In 2013 DAPNet partnered with the United States Forest Service (USFS) to remove a collection of old steel beams from Pemigewasset Wilderness in the White Mountain National Forest. This is New Hampshire’s largest wilderness area, designated in 1984. Between 1890 and 1950 the area was logged so intensively that part of it earned the name “Desolation Region” because of the destruction caused by the logging camps.
Old logging roads and temporary bridges remain in the wilderness, but it is no longer allowed to access the area by machinery. In addition, flooding and severe weather in 2011 washed out trails and dropped trees along the old rail beds.
The steel beams USFS wanted to remove were part of an old pedestrian bridge adjacent to a rail trestle. DAPNet found grant funding for the removal project, and after two years of planning, Thayer said, they went in. The trails had to be cleared first and a way found to get the beams out.

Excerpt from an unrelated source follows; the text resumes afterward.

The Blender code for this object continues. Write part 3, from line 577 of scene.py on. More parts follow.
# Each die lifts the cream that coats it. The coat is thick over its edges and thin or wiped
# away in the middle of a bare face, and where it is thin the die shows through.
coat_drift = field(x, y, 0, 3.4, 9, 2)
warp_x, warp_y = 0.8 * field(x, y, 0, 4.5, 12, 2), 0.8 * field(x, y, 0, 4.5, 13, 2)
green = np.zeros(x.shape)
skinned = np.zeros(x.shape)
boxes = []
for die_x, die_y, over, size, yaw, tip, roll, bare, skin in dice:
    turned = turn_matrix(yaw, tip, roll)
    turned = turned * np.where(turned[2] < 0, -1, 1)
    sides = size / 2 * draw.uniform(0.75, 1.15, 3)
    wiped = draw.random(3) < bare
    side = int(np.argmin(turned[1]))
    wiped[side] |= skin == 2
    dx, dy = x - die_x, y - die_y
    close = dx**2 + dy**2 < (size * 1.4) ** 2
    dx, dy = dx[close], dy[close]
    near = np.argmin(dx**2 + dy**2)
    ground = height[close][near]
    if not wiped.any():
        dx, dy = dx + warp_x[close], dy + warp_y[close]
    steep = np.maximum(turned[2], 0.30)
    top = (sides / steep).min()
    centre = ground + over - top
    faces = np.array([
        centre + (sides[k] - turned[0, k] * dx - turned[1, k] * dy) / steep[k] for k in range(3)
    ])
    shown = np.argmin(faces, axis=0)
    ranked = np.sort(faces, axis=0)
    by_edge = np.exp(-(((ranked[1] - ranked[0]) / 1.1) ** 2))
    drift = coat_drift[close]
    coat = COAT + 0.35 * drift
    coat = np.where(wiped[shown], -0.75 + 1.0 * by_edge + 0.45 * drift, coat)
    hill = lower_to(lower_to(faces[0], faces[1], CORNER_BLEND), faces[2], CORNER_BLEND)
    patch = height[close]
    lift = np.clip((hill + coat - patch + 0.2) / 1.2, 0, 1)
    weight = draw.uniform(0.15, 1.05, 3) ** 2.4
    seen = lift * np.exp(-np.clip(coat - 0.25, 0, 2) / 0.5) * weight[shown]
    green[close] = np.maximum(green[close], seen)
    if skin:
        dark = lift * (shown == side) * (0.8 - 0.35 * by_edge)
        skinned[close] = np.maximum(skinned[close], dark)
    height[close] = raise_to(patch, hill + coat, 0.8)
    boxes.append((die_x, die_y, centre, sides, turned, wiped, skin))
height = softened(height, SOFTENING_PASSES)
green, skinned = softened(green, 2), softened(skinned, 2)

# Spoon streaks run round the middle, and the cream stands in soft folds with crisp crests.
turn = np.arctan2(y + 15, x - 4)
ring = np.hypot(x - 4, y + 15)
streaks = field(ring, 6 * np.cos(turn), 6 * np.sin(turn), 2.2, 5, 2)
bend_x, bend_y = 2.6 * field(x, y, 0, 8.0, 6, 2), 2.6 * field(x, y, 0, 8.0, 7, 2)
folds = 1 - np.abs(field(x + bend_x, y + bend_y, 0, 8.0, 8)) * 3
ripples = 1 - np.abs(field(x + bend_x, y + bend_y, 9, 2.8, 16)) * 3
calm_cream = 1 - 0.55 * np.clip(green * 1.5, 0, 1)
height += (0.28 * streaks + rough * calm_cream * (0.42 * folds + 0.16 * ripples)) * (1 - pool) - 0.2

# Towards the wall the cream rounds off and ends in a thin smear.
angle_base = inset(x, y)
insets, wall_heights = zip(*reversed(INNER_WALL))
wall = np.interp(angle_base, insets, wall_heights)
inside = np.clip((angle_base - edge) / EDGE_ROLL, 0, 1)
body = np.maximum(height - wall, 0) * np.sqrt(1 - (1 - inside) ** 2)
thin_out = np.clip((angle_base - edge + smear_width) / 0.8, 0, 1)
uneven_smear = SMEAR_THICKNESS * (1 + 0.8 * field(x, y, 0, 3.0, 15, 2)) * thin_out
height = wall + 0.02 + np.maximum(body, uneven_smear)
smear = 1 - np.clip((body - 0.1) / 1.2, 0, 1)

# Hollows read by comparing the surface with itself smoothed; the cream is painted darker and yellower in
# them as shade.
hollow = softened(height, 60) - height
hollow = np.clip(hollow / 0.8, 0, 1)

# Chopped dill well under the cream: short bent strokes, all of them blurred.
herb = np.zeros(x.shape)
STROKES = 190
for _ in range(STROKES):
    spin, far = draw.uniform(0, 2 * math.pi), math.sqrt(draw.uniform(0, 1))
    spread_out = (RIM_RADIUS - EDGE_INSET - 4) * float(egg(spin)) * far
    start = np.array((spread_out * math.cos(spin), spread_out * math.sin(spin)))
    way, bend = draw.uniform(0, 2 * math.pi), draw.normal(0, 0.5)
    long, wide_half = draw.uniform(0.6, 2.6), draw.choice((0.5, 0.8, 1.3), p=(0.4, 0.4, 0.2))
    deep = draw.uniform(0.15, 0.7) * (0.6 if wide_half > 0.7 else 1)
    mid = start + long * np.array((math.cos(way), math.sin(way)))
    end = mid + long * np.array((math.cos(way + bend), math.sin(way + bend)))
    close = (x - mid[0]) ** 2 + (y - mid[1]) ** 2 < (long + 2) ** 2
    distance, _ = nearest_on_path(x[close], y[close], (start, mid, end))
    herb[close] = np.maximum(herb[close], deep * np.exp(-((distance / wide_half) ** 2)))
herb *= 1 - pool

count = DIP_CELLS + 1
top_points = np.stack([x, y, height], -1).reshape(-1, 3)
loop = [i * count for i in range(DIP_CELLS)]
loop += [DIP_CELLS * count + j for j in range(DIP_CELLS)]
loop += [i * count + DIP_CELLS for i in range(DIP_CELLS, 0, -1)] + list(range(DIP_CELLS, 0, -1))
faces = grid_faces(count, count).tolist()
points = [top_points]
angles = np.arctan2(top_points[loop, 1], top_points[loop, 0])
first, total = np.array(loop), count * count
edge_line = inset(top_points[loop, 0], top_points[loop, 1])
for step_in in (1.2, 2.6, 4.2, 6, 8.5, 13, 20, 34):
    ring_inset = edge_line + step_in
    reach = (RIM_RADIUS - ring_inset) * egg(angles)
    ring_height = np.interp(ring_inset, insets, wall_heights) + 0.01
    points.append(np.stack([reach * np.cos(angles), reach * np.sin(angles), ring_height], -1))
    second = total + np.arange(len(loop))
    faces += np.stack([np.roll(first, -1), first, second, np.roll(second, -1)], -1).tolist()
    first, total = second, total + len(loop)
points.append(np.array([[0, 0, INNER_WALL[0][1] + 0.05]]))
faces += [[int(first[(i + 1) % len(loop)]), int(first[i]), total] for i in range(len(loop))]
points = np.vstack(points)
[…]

Many of the old logging railroads, he explained, were only built to last four or five years until that area was logged out. The railroads terminated at the nearest river, where the logs could be floated out.
To sled the beams out, they had to go when snow was on the ground, so the project took place in January. They also had to get done before the weather changed, as freezing rain or mud could make it too hard on the horses and wreck the trail.
On their first day out they had to move horses, humans, and all their gear three miles into the Lincoln Woods. It was -10 degrees F.
After describing the project, Thayer showed a short film that made it clear just what an undertaking it was. One section of the trail dipped into a deep gully, so they used a block and tackle system to sling the beams over the gully. Another part involved a narrow wooden walking bridge.
“If the horses refused to cross the bridge, that could have been the end of it,” said Thayer. However, the two draft teams moved all the beams, at 2,600 lbs. per load, over the course of two days.
Thayer said they used the same design and wood for the “scoots” — the sleds used for hauling — that his grandfather did. “The scoots were made to be come apart,” he said. “We had one on one side of the gully and one on the other.”
With the combined effort of “about 40” people, including Thayer’s wife Jane, the project was completed in two days. Horses and people went home in a collection of gas-powered vehicles, leaving the wilderness a little more pristine than it had been.
For his part, Thayer still has a full-time job off the farm. “Eventually, that’s our goal,” he said. “To use our draft horses more and more.”